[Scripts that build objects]
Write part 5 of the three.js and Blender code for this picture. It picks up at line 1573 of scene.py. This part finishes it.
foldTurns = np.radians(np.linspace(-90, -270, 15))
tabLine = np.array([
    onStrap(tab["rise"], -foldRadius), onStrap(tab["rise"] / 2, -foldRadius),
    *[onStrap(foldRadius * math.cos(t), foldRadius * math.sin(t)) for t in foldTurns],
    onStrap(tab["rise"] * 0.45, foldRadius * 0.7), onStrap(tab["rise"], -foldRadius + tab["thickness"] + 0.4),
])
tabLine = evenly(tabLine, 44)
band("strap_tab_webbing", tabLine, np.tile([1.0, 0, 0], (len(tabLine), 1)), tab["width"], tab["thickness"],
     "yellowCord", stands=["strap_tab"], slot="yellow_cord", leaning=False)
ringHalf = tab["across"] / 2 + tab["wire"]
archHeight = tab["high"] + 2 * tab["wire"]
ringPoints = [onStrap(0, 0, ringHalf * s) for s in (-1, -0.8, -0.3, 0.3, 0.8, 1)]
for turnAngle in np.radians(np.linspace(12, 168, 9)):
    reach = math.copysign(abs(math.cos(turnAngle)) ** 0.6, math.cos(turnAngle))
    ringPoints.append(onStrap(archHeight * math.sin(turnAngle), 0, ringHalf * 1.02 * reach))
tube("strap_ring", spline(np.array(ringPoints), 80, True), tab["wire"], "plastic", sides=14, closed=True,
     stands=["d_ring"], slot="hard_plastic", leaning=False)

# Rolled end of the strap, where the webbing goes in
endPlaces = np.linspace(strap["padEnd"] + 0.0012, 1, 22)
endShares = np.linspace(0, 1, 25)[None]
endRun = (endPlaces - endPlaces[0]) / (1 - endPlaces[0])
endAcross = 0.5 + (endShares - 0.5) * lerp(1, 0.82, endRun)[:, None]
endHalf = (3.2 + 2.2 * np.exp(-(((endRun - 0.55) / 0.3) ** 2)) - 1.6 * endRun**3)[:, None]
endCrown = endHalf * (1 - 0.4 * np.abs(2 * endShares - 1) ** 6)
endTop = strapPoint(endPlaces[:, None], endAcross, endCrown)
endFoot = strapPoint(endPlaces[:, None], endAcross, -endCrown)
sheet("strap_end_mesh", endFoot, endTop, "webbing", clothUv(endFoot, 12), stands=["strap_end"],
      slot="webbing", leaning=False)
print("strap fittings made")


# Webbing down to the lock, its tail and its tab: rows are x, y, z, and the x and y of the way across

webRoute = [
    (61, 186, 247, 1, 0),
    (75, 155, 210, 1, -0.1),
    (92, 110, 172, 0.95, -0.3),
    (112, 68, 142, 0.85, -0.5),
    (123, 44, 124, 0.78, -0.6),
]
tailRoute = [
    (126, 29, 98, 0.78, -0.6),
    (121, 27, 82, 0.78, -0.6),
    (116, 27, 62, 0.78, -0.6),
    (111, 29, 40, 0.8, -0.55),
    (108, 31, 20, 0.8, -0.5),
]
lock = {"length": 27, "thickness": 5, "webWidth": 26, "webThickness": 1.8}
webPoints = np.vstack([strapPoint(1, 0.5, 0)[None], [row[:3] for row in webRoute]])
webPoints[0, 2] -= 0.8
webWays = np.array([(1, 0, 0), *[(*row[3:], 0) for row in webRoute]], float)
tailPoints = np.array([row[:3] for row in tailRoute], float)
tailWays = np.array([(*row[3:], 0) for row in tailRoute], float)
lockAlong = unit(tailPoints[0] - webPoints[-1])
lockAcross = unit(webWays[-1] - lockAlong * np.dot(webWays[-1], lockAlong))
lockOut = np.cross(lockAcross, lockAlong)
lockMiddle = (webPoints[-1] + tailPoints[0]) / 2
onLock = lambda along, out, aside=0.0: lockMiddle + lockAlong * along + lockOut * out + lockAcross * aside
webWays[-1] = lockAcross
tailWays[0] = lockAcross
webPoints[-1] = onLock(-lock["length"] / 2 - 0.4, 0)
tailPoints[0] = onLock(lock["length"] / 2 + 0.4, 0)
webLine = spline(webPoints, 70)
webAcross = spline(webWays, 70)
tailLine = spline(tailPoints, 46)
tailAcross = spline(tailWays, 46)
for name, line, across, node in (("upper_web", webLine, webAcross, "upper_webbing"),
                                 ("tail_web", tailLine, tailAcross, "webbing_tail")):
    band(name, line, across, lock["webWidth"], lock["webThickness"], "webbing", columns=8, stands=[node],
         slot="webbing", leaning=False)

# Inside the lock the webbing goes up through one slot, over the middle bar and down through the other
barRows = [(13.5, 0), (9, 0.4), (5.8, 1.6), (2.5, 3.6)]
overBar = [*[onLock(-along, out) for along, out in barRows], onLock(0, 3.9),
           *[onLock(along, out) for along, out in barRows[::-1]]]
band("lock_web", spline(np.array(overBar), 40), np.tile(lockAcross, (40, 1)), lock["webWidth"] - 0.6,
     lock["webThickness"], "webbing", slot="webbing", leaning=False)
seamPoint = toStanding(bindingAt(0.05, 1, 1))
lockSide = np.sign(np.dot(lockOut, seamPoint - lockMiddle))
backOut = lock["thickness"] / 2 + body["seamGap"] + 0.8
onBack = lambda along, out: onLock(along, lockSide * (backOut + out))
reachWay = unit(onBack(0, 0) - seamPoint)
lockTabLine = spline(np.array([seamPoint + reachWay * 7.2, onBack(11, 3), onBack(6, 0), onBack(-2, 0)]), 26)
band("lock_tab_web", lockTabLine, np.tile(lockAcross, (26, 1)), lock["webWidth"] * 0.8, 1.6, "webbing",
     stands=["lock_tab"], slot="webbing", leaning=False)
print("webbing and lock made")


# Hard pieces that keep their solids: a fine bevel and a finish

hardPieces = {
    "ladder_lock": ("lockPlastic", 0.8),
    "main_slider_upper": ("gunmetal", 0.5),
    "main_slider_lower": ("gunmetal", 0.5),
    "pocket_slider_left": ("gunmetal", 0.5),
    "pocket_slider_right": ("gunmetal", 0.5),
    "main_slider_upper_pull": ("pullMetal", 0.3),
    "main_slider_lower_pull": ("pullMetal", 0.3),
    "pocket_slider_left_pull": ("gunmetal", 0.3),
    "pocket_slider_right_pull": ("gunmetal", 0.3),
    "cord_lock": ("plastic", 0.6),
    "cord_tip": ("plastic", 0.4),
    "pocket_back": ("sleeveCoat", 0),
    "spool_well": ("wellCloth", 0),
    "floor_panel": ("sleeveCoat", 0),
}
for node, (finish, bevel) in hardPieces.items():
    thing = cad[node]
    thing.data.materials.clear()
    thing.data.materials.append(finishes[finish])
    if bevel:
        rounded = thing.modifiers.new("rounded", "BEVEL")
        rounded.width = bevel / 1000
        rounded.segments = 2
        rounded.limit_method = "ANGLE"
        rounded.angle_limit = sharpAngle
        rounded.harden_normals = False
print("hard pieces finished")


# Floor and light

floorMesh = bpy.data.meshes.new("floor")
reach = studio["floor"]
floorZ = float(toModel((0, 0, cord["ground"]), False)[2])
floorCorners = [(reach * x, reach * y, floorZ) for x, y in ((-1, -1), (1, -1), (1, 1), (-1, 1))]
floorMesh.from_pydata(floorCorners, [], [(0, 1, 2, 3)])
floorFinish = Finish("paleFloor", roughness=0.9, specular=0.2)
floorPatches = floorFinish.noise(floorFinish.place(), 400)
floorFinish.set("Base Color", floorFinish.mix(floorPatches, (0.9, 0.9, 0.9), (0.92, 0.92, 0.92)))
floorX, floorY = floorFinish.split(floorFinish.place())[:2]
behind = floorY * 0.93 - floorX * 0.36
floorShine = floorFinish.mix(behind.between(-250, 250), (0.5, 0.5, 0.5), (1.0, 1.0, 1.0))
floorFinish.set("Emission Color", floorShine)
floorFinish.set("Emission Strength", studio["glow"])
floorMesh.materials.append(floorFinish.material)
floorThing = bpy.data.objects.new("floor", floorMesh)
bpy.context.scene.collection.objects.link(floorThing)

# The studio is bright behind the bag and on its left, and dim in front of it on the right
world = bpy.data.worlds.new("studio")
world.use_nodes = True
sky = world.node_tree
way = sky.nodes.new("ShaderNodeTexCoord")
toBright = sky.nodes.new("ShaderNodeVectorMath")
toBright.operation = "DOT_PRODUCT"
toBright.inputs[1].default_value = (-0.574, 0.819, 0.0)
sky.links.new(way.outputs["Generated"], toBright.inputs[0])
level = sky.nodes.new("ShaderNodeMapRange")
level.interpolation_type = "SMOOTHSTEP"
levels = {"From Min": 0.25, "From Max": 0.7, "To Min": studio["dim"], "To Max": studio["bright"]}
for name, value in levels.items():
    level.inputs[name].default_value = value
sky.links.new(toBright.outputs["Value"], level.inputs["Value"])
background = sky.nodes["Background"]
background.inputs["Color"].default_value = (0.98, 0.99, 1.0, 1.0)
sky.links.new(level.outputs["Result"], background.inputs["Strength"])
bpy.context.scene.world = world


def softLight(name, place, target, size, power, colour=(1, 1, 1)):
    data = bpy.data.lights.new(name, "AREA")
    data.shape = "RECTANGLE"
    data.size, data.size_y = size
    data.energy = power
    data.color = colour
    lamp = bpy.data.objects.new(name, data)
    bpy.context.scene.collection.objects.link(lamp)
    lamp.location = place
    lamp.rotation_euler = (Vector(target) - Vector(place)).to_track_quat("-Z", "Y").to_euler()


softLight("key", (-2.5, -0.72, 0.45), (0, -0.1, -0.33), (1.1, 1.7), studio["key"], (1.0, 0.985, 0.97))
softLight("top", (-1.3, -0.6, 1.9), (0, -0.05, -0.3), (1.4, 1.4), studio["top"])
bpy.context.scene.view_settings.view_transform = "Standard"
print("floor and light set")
* * *
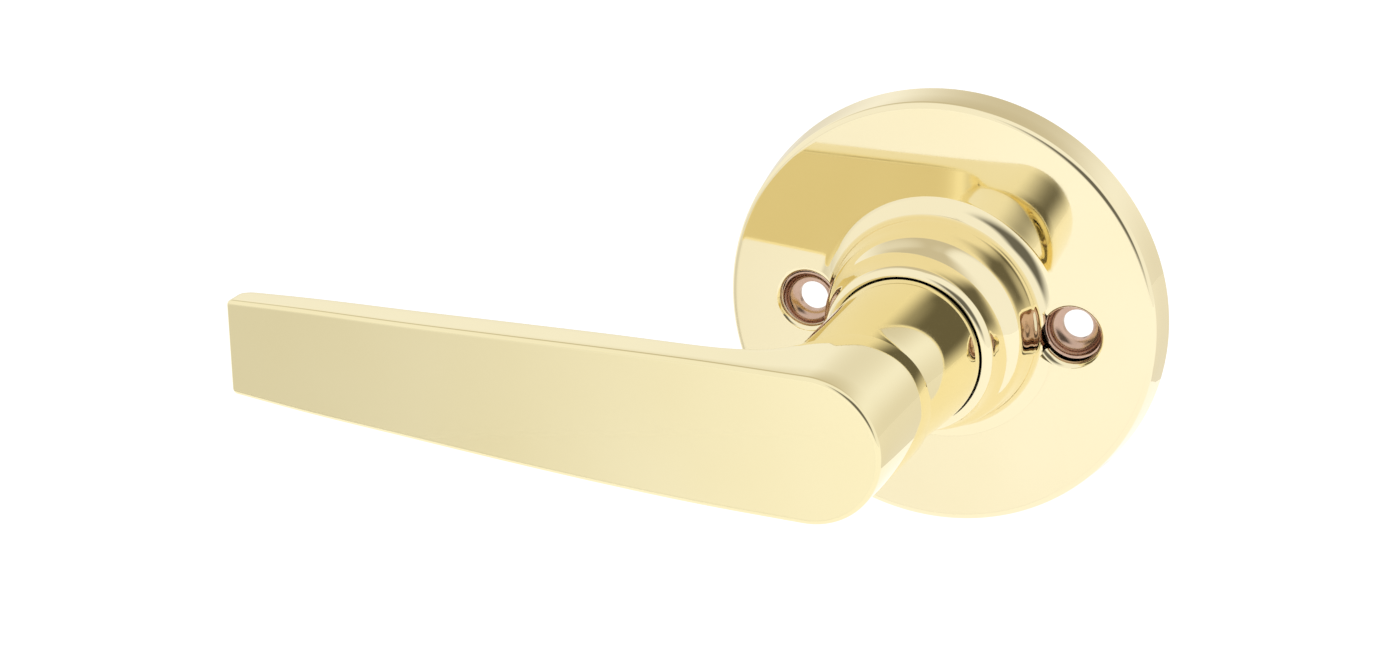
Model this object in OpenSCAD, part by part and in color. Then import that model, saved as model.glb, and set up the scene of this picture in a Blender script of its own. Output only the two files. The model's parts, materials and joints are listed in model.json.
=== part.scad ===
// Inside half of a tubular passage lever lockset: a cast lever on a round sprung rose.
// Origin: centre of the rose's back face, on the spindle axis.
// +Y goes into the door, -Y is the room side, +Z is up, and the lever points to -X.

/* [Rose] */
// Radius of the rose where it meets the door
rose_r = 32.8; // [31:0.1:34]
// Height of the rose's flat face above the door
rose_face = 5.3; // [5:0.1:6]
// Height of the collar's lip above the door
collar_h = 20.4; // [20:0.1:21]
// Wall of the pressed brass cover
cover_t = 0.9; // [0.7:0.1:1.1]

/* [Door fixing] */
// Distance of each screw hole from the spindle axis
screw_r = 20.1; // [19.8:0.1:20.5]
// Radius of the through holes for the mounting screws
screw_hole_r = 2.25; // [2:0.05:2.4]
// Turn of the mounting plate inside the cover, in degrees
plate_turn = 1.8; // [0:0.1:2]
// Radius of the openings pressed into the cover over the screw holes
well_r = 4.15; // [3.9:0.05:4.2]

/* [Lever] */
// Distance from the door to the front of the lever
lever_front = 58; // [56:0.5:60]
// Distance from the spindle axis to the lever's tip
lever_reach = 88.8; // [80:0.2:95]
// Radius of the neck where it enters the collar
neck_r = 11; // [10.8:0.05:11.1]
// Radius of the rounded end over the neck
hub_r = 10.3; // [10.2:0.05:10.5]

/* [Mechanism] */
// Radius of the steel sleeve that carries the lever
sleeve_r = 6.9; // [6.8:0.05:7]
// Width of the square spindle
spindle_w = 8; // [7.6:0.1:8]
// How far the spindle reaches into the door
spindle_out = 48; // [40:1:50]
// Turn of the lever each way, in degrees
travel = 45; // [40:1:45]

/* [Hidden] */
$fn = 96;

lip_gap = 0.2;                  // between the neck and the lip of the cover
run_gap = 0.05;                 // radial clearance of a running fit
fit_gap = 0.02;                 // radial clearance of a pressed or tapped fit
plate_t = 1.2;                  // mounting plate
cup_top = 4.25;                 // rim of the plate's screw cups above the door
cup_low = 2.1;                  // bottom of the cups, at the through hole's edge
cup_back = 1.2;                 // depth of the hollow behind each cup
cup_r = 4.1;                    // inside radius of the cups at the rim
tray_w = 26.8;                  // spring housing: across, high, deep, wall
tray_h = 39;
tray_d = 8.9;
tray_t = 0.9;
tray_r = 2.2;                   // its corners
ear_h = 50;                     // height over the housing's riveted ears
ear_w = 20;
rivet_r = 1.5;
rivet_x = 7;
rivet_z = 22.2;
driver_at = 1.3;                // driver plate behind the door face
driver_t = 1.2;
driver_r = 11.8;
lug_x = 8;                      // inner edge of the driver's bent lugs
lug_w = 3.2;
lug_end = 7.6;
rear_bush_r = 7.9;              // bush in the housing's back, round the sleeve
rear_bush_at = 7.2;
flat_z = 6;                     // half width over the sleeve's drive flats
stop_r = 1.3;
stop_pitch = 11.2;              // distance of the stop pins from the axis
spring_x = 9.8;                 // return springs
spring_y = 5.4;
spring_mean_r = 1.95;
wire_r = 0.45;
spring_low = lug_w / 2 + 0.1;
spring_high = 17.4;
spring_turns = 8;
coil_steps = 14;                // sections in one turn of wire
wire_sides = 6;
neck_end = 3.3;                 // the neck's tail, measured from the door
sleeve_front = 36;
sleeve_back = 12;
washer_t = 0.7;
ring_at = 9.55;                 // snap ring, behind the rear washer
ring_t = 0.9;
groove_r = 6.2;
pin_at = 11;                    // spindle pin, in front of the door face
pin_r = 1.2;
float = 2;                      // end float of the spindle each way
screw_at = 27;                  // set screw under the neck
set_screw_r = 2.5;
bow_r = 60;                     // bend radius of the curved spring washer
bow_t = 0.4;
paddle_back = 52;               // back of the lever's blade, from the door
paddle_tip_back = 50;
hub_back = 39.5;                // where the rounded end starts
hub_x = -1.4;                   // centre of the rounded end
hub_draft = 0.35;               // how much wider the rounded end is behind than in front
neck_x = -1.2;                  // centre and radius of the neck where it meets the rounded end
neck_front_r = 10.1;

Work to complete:
Start with the line that holds "Model this object" and finish with the line that holds "points to -X.". Transcribe each line in between exactly, and those two as well.

The answer:
Model this object in OpenSCAD, part by part and in color. Then import that model, saved as model.glb, and set up the scene of this picture in a Blender script of its own. Output only the two files. The model's parts, materials and joints are listed in model.json.
=== part.scad ===
// Inside half of a tubular passage lever lockset: a cast lever on a round sprung rose.
// Origin: centre of the rose's back face, on the spindle axis.
// +Y goes into the door, -Y is the room side, +Z is up, and the lever points to -X.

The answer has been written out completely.